WiFi Pineapple TETRA

Alors oui, coté légalité, c’est très “borderline” mais cela ne menace pas directement la sécurité nationale. En revanche, le second appareil présent dans le fond de mon sac était, lui, beaucoup plus discutable : un hackRF one. L’objet n’est pas interdit sur le sol Français, cependant il aurait été intéressant d’empêcher des personnes en sa possession d’entrer. Ce type d’appareil permet non seulement de recevoir les ondes radios de 1MHz à 6GHz mais également d’émettre. Ce genre de dispositif pourrait tout à fait être utilisé dans le but de monter une attaque terroriste, afin de brouiller les bandes de fréquences les plus intéressantes comme les urgences, le gsm, la 2,3 ou 4G, la police, l’armée…

HackRF One

Pour finir sur une note plus joyeuse, le FIC a également été l’occasion pour moi de découvrir une nouvelle ville, Lille. Comme vous l’avez probablement deviné, la sécurité c’est avant tout une passion pour moi. Mieux, une raison de vivre. Alors imaginez ma joie lorsque j’ai découvert un ticket de métro RFID 13,56 MHz… en carton ! J’ai bien évidemment pris plaisir à le dépackager entièrement, à l’eau chaude puis à l’acétone.

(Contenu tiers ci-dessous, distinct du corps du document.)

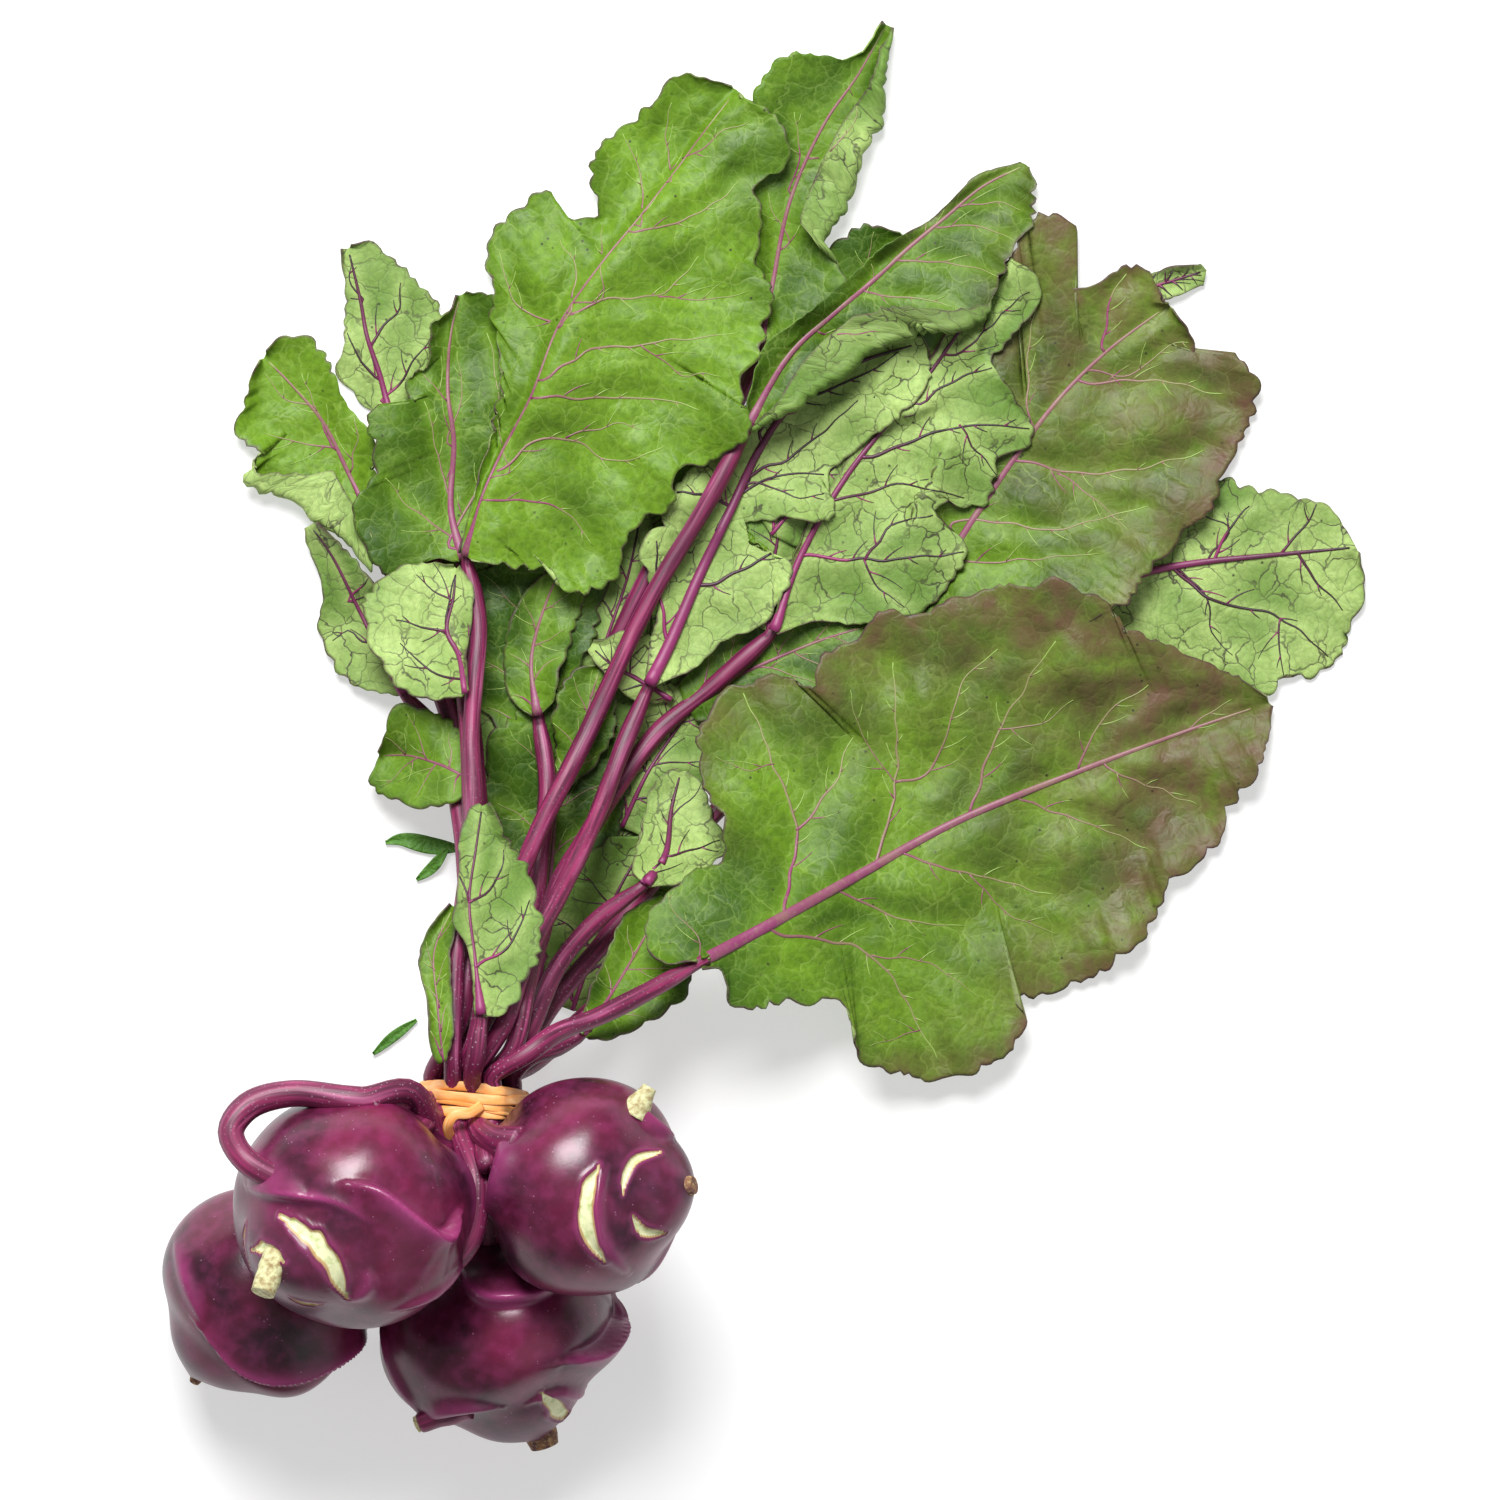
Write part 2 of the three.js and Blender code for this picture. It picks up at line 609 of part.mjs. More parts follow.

Ticket de Métro de Lille dépackagé

La prochaine étape sera le dépackaging de la puce en elle-même et l’analyse d’autre cartes similaires afin de déterminer un comportement étrange découvert lors du séjour, à savoir que la carte navigo (RATP — Paris) produit un bruit suffisant pour perturber le bon déroulement d’une opération de contrôle… C’est donc une histoire à suivre.

MONTIGNY Thibault, expert sécurité hardware.